Judgment reversed in part and affirmed in part, and cause remanded.

Shannon, P.J., and Klusmeier, J., concur. 
      
       The parties do not agree that the support obligation was current at the time of the proceedings below.
     
      
       For reasons not explained in the record, the entry concerning payments to the bureau of support was placed of record again on February 20, 1986. The child support provisional order was entered a second time on February 12, 1986.

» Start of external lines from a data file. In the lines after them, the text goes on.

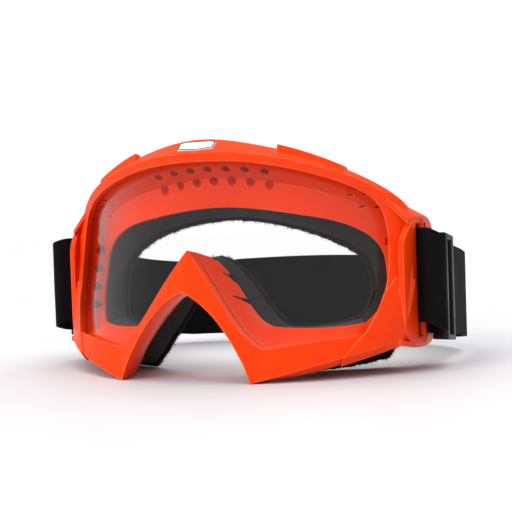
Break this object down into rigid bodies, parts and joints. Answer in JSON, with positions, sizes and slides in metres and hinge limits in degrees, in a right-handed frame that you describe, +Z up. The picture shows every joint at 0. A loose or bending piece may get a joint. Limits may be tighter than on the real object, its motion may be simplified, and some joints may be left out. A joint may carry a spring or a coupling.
{
  "type": "motorcycle goggles",
  "caption": "Off-road motorcycle goggles: moulded frame with nose arch and side wings, clear curved lens, face foam, webbing strap with slide adjusters.",
  "frame": {"origin": "under the middle of the whole, on the surface the goggles stand on", "axes": "+X across the face towards the wearer's left, -Y the way the lens looks, +Z up"},
  "size_m": [0.2002, 0.1586, 0.1032],
  "materials": {
    "frame_moulding": "satin moulded thermoplastic rubber",
    "lens_clear": "clear hard-coated polycarbonate",
    "badge_white": "glossy, bare",
    "foam_black": "open-cell foam",
    "fleece_black": "brushed fleece",
    "filter_foam": "coarse reticulated foam",
    "webbing_black": "woven elastic webbing",
    "slider_plastic": "semi-gloss acetal",
    "thread_black": "polyester thread"
  },
  "bodies": {
    "root": {"frame": "frame_moulding", "lens": "lens_clear", "badge_plate": "badge_white", "face_foam": "foam_black", "face_fleece": "fleece_black", "top_vent_filter": "filter_foam", "strap_rear": "webbing_black", "corner_filter_right": "filter_foam", "corner_filter_left": "filter_foam", "side_filter_right": "filter_foam", "side_filter_left": "filter_foam", "strap_turn_right": "webbing_black", "strap_turn_left": "webbing_black"},
    "slide_right": {"slider_right": "slider_plastic", "strap_end_right": "webbing_black", "end_stitching_right": "thread_black"},
    "slide_left": {"slider_left": "slider_plastic", "strap_end_left": "webbing_black", "end_stitching_left": "thread_black"}
  },
  "joints": [
    {"name": "slider_travel_right", "type": "slide", "parent": "root", "child": "slide_right", "axis": [-0.0693, 0.9905, -0.1189], "range_m": [0, 0.03]},
    {"name": "slider_travel_left", "type": "slide", "parent": "root", "child": "slide_left", "axis": [0.0693, 0.9905, -0.1189], "range_m": [0, 0.03]}
  ]
}
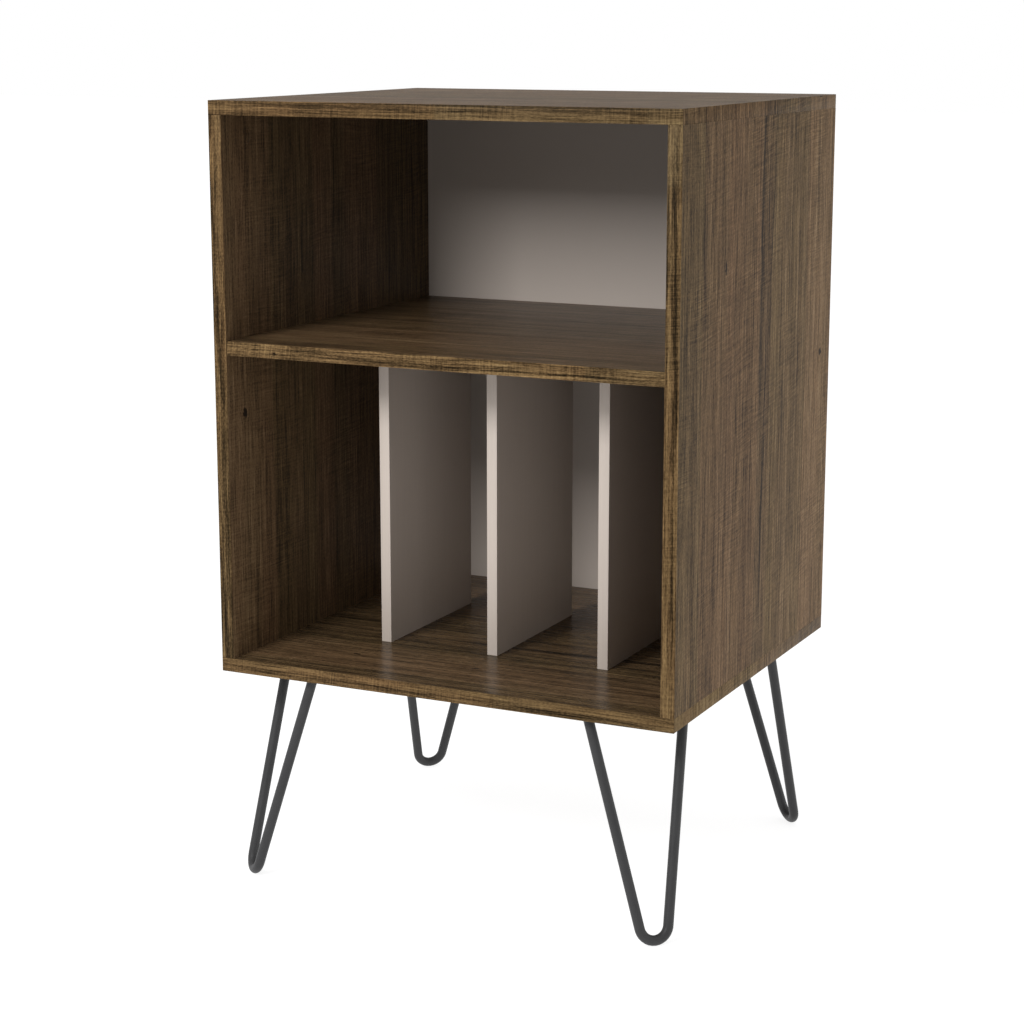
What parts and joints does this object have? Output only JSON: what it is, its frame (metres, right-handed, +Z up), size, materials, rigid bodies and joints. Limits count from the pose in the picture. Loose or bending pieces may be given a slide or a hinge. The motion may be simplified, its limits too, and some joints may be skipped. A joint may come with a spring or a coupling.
{
  "type": "record storage stand",
  "caption": "Open-fronted walnut-finish cabinet on splayed hairpin legs, with an upper compartment and a lower one divided for records.",
  "frame": {"origin": "on the floor, under the middle of the stand's bounding box", "axes": "+Z up, -Y out of the open front, +X to the right as seen from the front"},
  "size_m": [0.526, 0.4608, 0.8425],
  "materials": {
    "walnut_laminate": "satin printed walnut laminate on chipboard",
    "walnut_band": "satin printed walnut edge band",
    "taupe_paint": "smooth satin taupe paint",
    "grey_back": "thin hardboard, warm grey paint inside",
    "charcoal_steel": "matt charcoal powder coat",
    "zinc_steel": "zinc-plated steel",
    "cover_film": "walnut cover disc",
    "beech": "bare beech"
  },
  "bodies": {
    "root": {"top_panel": "walnut_laminate", "bottom_panel": "walnut_laminate", "left_side_panel": "walnut_laminate", "right_side_panel": "walnut_laminate", "shelf_panel": "walnut_laminate", "back_panel": "grey_back", "divider_left": "taupe_paint", "divider_center": "taupe_paint", "divider_right": "taupe_paint", "top_front_band": "walnut_band", "top_left_band": "walnut_band", "top_right_band": "walnut_band", "bottom_front_band": "walnut_band", "bottom_left_band": "walnut_band", "bottom_right_band": "walnut_band", "left_side_band": "walnut_band", "right_side_band": "walnut_band", "shelf_front_band": "walnut_band", "divider_left_band": "taupe_paint", "divider_center_band": "taupe_paint", "divider_right_band": "taupe_paint", "leg_rod_front_left": "charcoal_steel", "leg_rod_front_right": "charcoal_steel", "leg_rod_rear_left": "charcoal_steel", "leg_rod_rear_right": "charcoal_steel", "leg_plate_front_left": "charcoal_steel", "leg_plate_front_right": "charcoal_steel", "leg_plate_rear_left": "charcoal_steel", "leg_plate_rear_right": "charcoal_steel", "leg_screws": "zinc_steel", "top_cam_bolts": "zinc_steel", "top_cam_locks": "zinc_steel", "top_cam_covers": "cover_film", "top_dowels": "beech", "shelf_cam_bolts": "zinc_steel", "shelf_cam_locks": "zinc_steel", "shelf_dowels": "beech", "bottom_screws": "zinc_steel", "bottom_dowels": "beech", "divider_screws": "zinc_steel", "divider_dowels": "beech", "back_nails": "zinc_steel"}
  },
  "joints": []
}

      There is nothing in the record sub judice to indicate the stimulus for the above orders. Appellant maintains that these orders were generated by certain ex parte written communications from the appellee to the court below. In support of this contention, the appellant relies upon a document he has filed with this court captioned “Supplémental Notification as to Record.” Attached to that pleading are copies of certain correspondence, purportedly from the appellee to the judges of the court as well as a copy of a letter from that court’s administrator to the appellee. Although the appellant maintains that the originals of these letters are contained within the files of the court below, the instant record is devoid of these writings. Nor is there any certification from the clerk of that court concerning the authenticity of the attachments to the appellant’s supplemental notification as to record. Accordingly, the letters are not properly before this court and they will not be considered by it. See App. R. 10, 11 and 11.1.
     
      
       R.C. 3113.21 was amended effective December 1, 1986.